Payroll Implementation Budget Tip #1: Don’t Forget to Plan Up-Front
As with any project, including as much detail as possible in the implementation plan will contribute to more accurate budget forecasting and therefore cost control. Unfortunately the tedium of the planning process is far less exciting than that actual implementation; leading a number of organizations to give this phase short shrift. One of the more important elements that can be unwittingly skipped in this haste to reach implementation is due diligence in regards to cost forecasting. Indeed, while cost estimates from the vendor are of course given in good faith, the actual figure can spiral past that initial ceiling figure if any organization has failed to plan. In the experience of Clay Scroggin of CompareHRIS.com, "Some vendors may provide fixed cost project costing, but even these projects can run over budget if the scope of the project [is] not fully defined". To keep on target with costs, have project documentation that contain full details of the expected software functionality, linking back to the original business case and the selection process’s request for proposal (RFP). Of course, being too attached to the original plan can also cause problems. As such, organizations should be prepared to also be flexible if necessary. As McGladrey’s David Funk notes, “Do not go-live before you are sure you have it right”.
Payroll Implementation Budget Tip #2: Don’t Overlook External Personnel
Payroll software implementations are unusual events for most organizations; often with several years between instances. For this reason (and countless others such as complexity), external help (in the form of payroll software consultants) is often sought. Typically, either the vendor will appoint an installation manager or the organization may engage its own consultant to provide independent and specialized expertise; however, leveraging this type of external personnel augmentation effectively requires diligence in both the choice and management of this extra staff. For instance, prior to settling on a specific payroll software consultant, you’ll want to know how familiar they are with the prospective solution. Further, would their previous clients recommend them? Most importantly, how many installs has this payroll consultant supported? Indeed, as Clay Scroggin points out, “Until they have performed a large number of installs they won't be able to handle all the pitfalls and issues that inevitably arise". Yet, the attention paid to these external personnel cannot stop at just the selection process. As Mike Myatt of N2growth puts it, “You need to manage the [consultant] and the process to the best possible outcome, and this cannot be accomplished with a passive management style. Make sure the project deliverables are clearly understood, and that a plan with benchmarks, milestones and deadlines is put forth outlining how to reach said deliverables.”
Payroll Implementation Budget Tip #3: Don’t Neglect Integration
Payroll might be a distinct and specific core HR function but payroll software in isolation will often fail to realize its full potential; resulting in costly issues down the line. As the 2010 Sage report, The Complete Buyer’s Guide for Payroll Software, notes, “For progressive organizations, the strategic alignment of payroll and human resource departments is no longer a ‘nice-to-have’ but rather a ‘must-have’. HR, Payroll, and Benefit functions have tremendous overlap and sharing the data ensures that all systems are in sync”. Indeed, the advantages of synchronizing systems include cutting down on data entry (one database, one entry), less paperwork (as one request automatically triggers other necessary procedures), and improved reporting (as the associated data can be used to produce more strategically-accurate analytics).

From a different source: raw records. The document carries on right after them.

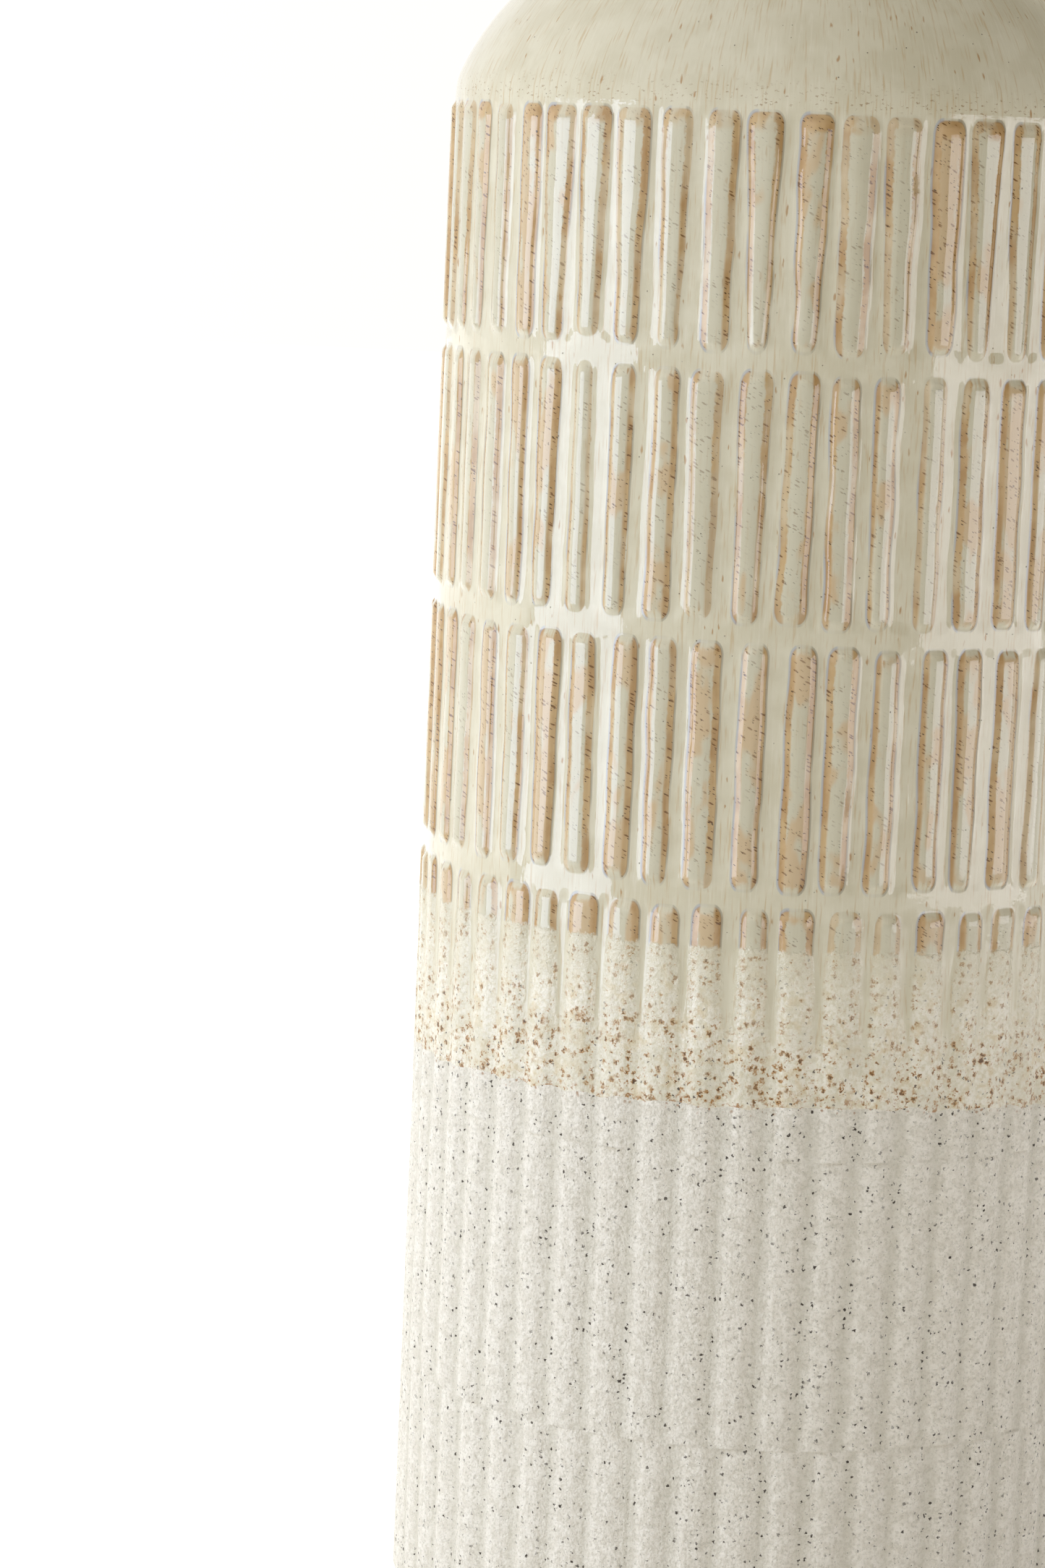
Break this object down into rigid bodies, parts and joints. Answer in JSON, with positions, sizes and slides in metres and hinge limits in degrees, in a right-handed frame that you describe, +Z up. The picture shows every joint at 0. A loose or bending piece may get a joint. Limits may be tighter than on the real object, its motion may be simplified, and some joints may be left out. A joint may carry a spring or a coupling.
{
  "type": "stoneware bottle vase",
  "caption": "Tall cylindrical stoneware vase with tiers of upright ribs, a domed shoulder and a narrow flared neck; glossy glaze above, sandy matte coat below.",
  "frame": {"origin": "centre of the underside of the foot ring, on the vessel's axis", "axes": "+Z up along the vessel's axis, out of the mouth; +X and +Y level; each tier steps round by an angle of its own, and +X meets a rib crown within half a degree on the fourth and fifth tiers"},
  "size_m": [0.152, 0.152, 0.43],
  "materials": {
    "fired_clay": "matte",
    "gloss_glaze": "gloss",
    "overlap_glaze": "satin",
    "matte_glaze": "matte",
    "liner": "gloss"
  },
  "bodies": {
    "root": {"stoneware_body": "fired_clay", "gloss_glaze_coat": "gloss_glaze", "overlap_glaze_band": "overlap_glaze", "matte_glaze_coat": "matte_glaze", "liner_glaze": "liner"}
  },
  "joints": []
}
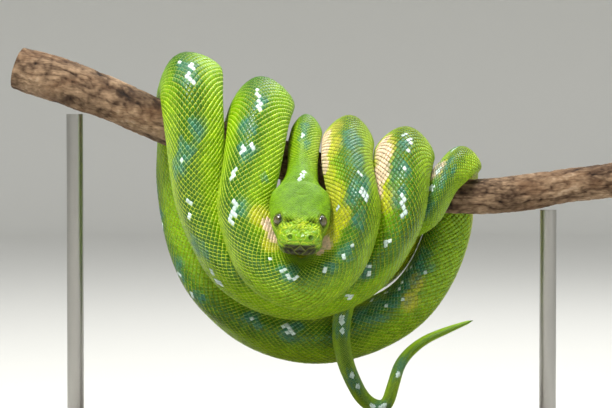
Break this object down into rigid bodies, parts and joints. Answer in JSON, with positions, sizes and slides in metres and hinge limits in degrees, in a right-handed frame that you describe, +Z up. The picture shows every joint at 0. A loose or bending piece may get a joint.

Payroll Implementation Budget Tip #4: Don’t Underestimate Data Migration
Populating the new system with existing employee and payroll data is the fence at which an implementation often stumbles, if not falls. Indeed, often by the time an organization realizes that its current data is flawed (whether it be incomplete or just inaccurate), the project will likely already be behind with the go-live date under threat. David Funk suggests for organizations to, “Work closely with your implementation partner to prepare your legacy data for import to the new system”. As Funk points out, “The data migration task requires your IT staff, expert payroll staff, and your implementation partner [to] work closely together; [however], remember, the accuracy of your data is always your responsibility.”
The Bottom Line on Payroll Budget Control
The sheer scope of a payroll software solution’s impact on the workforce means that effective selection and implementation are paramount. However, it is an inescapable fact that countless elements are capable of throwing a payroll application project off course (including additional factors such as insufficient payroll implementation training, process clashes, lack of testing or parallel running, and software/hardware conflicts). As such, keeping to budget can be an incredibly challenging issue; and organizations looking to avoid a cost explosion must pay careful attention to planning, project schedules and personnel if success is to be attained.
The advantages of synchronizing systems include cutting down on data entry (one database, one entry), less paperwork (as one request automatically triggers other necessary procedures), and improved reporting (as the associated data can be used to produce more strategically-accurate analytics)."